Meine Frage ist nun nach dem Aufbau mit VBOs. Habe ich ein VBO wo die Daten mehrere Objekte enthalten sind, oder habe ich für jedes einzelne Objekt ein VBO (es sind so zwsichen 100- 10.000 Objekte, jedes davon so 10-1000 Verticies)? Der letzere Fall erschein mir einfach: Ein VBO pro Objekt mit Vertexdaten am Anfang initialsieren (oder wann es auch immer erstellt wird) und beim rendering in einem großen Loop alle bekannten Objekte durchgehen, gemerktes VBO binden, model matrix des Objektes berechnen und als unifrom binden und eventuell auch Farbe an den Shader per uniform übertragen.

Nur: Das wären ja sehr sehr sehr viele draw Aufrufe (bis zu 10.000), in jedem Rendering. Man findet im Internet so die Hinweise, viele Objekte lieber in ein VBO zusammenzubündeln, damit das ganze besser parallisiert werden kann. Ok, aber es hat ja noch jedes Objekt seine eignen Translation, Rotation und Skalierung. Ich kann das unform doch aber nur einmal für jeden draw Aufruf binden, oder?

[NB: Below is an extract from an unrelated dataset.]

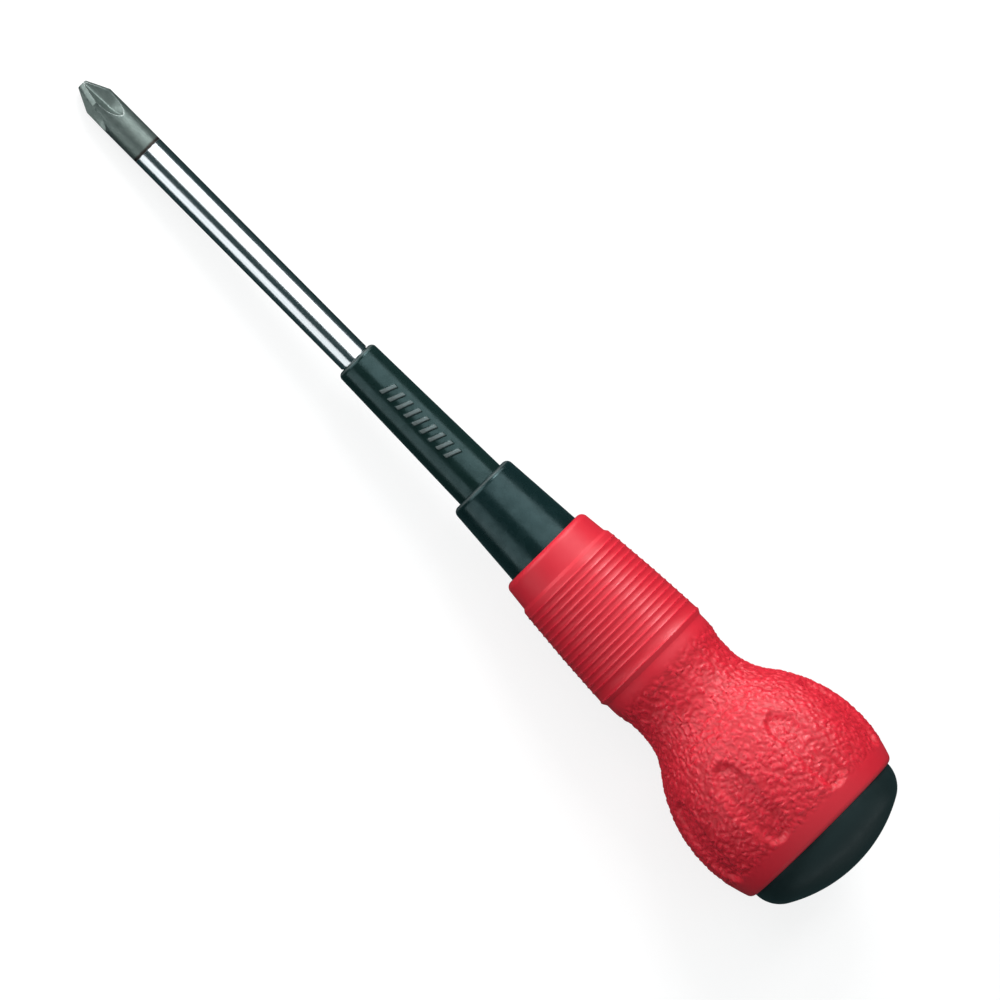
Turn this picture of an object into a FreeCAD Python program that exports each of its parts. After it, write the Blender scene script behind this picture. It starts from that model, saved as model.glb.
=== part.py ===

PS: Ganz nebenbei muss das Zeug auch auf älteren Rechner (5+ Jahre und Älter mit OnBoard 3D Karten) laufen. Sollte ich deswegen eventuell eher die alte Fixed Pipeline benutzen (glPop / glPush / glBegin / glEnd)?


----------



## BuddaKaeks (21. Sep 2014)

Also mit glBegin/glEnd Blöcken wirst bei 10.000 Objeckten nicht weit kommen.
Auf meinem Rechner (Intel i7, GeForce GT 650), hatte ich bei 40.000 Würfel (also 8 Vertices pro Würfel, insg. 320.000 Vertices!) so ca. 5 Frames pro sekunde mit glBegin/glEnd, also wird das ganze auf nem älteren Computer langsamer laufen.
zudem ha st du mit 10.000 Objekten/ 1000 Vertices per Object -> 10 Millionen Vertices ein Paar mehr


----------